= Task objective =
Give the data again exactly, from its opening line through the line in which "TINY = 1e-9" appears.
>> BEGIN Provided material
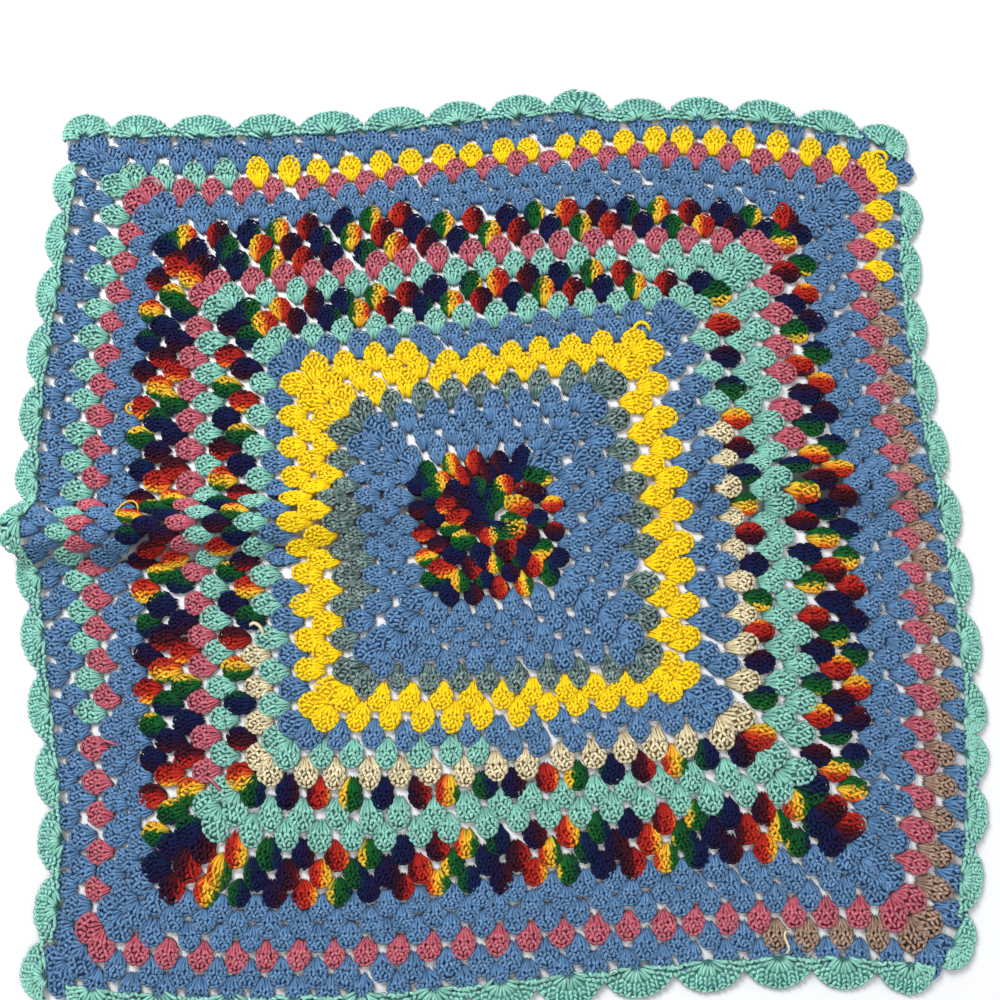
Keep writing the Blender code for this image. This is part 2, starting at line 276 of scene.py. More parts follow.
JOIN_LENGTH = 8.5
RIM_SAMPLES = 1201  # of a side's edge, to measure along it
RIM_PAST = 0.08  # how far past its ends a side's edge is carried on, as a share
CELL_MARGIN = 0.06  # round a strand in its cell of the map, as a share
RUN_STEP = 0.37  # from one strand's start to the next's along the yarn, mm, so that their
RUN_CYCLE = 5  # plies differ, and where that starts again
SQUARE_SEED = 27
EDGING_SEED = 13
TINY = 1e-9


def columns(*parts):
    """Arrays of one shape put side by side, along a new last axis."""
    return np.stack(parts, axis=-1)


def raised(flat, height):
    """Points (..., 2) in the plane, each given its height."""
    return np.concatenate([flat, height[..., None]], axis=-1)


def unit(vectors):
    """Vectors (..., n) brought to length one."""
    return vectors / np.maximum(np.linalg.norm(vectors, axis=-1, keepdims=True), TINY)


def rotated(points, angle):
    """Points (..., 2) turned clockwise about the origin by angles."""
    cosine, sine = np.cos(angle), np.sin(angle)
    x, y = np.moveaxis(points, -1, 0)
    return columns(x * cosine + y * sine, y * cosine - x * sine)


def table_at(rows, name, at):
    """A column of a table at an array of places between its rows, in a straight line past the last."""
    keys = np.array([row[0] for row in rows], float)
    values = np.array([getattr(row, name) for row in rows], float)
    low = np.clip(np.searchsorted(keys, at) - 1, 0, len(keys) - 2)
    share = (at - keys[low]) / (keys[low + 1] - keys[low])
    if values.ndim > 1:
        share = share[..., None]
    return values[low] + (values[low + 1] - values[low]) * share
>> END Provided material
= Result of this exercise =
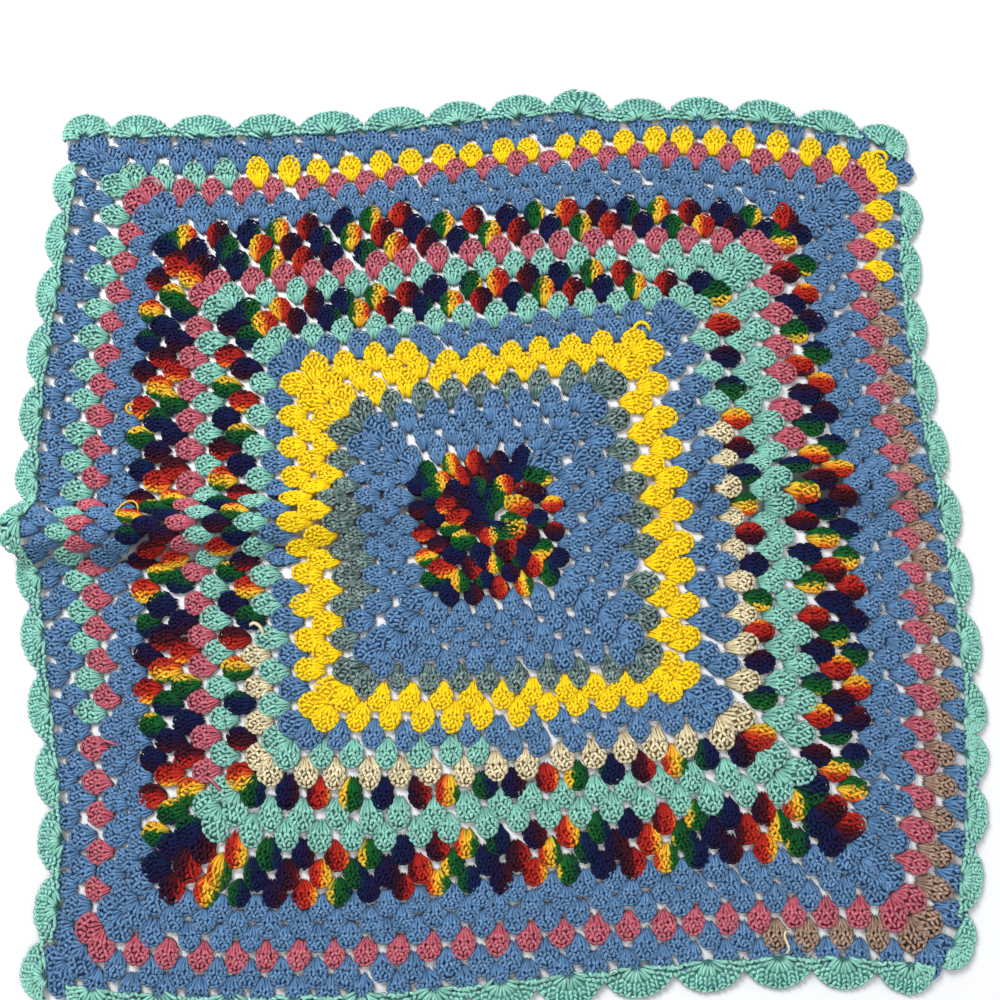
Keep writing the Blender code for this image. This is part 2, starting at line 276 of scene.py. More parts follow.
JOIN_LENGTH = 8.5
RIM_SAMPLES = 1201  # of a side's edge, to measure along it
RIM_PAST = 0.08  # how far past its ends a side's edge is carried on, as a share
CELL_MARGIN = 0.06  # round a strand in its cell of the map, as a share
RUN_STEP = 0.37  # from one strand's start to the next's along the yarn, mm, so that their
RUN_CYCLE = 5  # plies differ, and where that starts again
SQUARE_SEED = 27
EDGING_SEED = 13
TINY = 1e-9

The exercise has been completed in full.